Nuclear and magnetic structures and magnetic properties of synthetic brochantite, Cu4(OH)6SO4

Abstract

Cu₄(OH)₆SO₄ (1) and Cu₄(OD)₆SO₄ (2) were obtained by hydrothermal syntheses from copper sulfate and sodium hydroxide in H₂O and D₂O, respectively. They crystallize in the monoclinic system, space group P2₁/a (14), a = 13.1206(5), b = 9.8551(3), c = 6.0295(2) Å, β = 103.432(3)°, V = 758.3(1) ų, Z = 4 and a = 13.1187(5), b = 9.8552(3), c = 6.0293(2) Å, β = 103.410(3)°, V = 758.3(1) ų, Z = 4, respectively. They are iso-structural to the mineral brochantite and consist of double chains of edge-sharing copper octahedra that are connected to one another by corners to form corrugated planes along bc; these planes are in-turn bridged by the unprecedented µ⁷-sulfate tetrahedra to give a 3D-structure.
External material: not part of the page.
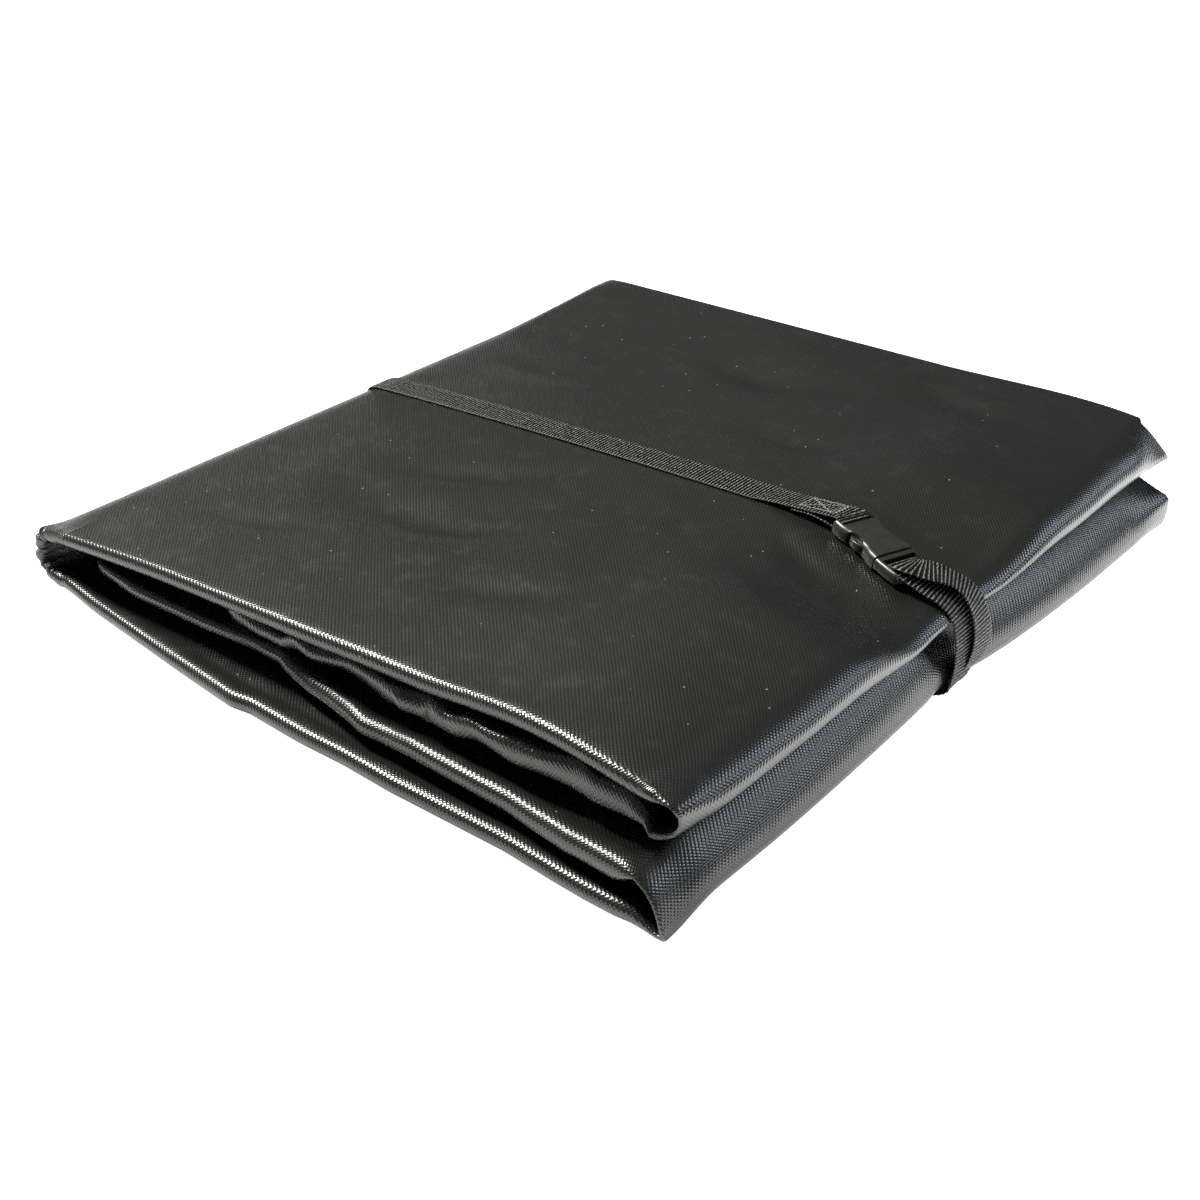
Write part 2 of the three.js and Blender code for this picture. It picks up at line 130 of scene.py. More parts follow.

All the hydrogen atoms were precisely located from refinement of the neutron powder diffraction data of the deuterated sample. Magnetic susceptibility data reveal a low-dimensional behavior at high temperature and the presence of both ferromagnetic and antiferromagnetic super-exchanges resulting in a 3D long-range antiferromagnetic ordering at 7.5 K accompanied by a small canting of the moments. The transition is confirmed by a λ-peak in the specific heat. The magnetic structure at 1.4 K shows the moments are oriented perpendicular to the corrugated planes with alternation along ±a for neighboring chains within the double chains. The enhanced incoherent scattering at low-angle suggests the existence of short-range ferromagnetic clusters.